Certainly, the Israelites had this problem. In the Old Testament reading, we learn that, when they heard God's voice from the mountain, they were so afraid that they asked never to experience him in a direct, unmediated way again. "Never let me hear the voice of Yahweh my God or see this great fire again, or I shall die."
From that day on, Moses had to act as go-between for God and Israel. No wonder: When God came down to give the law, his perfect holiness was revealed in a blaze of fire and glory.
In his presence, the Israelites must have felt the way a delinquent child feels when his parents sit him down to express disappointment in him, or the way an addict feels when her friends stage an intervention for her: Exposed, embarrassed, humiliated, uncomfortable.
It was much easier to get God's messages from Moses than from the Lord himself.
RAISE UP A PROPHET
Yet God loved his people and pursued a relationship with them anyways, promising to raise up a prophet greater than Moses who would also stand between himself and Israel, and "I shall put my words into his mouth."
Today's Gospel shows that prophet in all his might: His teaching and authority are so powerful that even the demons obey him.

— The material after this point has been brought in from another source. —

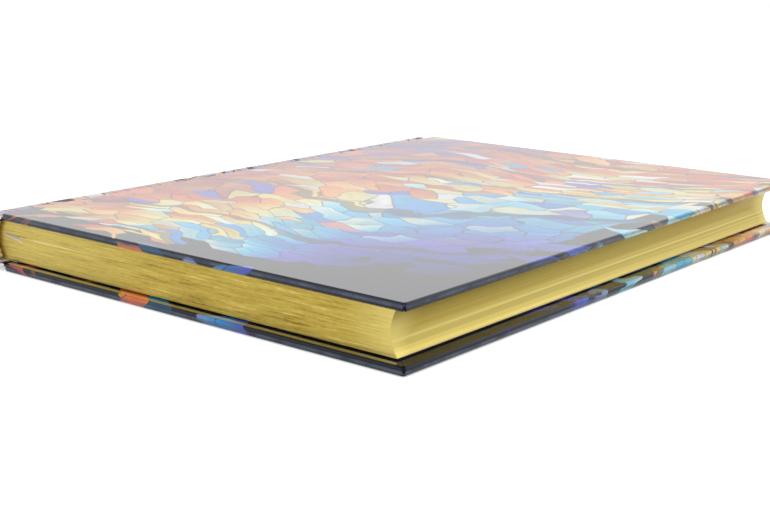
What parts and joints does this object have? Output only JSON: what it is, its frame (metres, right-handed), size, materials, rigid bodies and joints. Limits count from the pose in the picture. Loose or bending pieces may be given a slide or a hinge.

But God has played a trick on us: This prophet meant to be an intermediary between God and his people is, in fact, God himself, come down from the mountain to live among us, not merely to expose our sinfulness but to remove it, and thus remove the barrier between us and him.
The voice from the mountain is now the voice from the cross, and if today you hear that voice nudging you from your conscience, harden not your heart.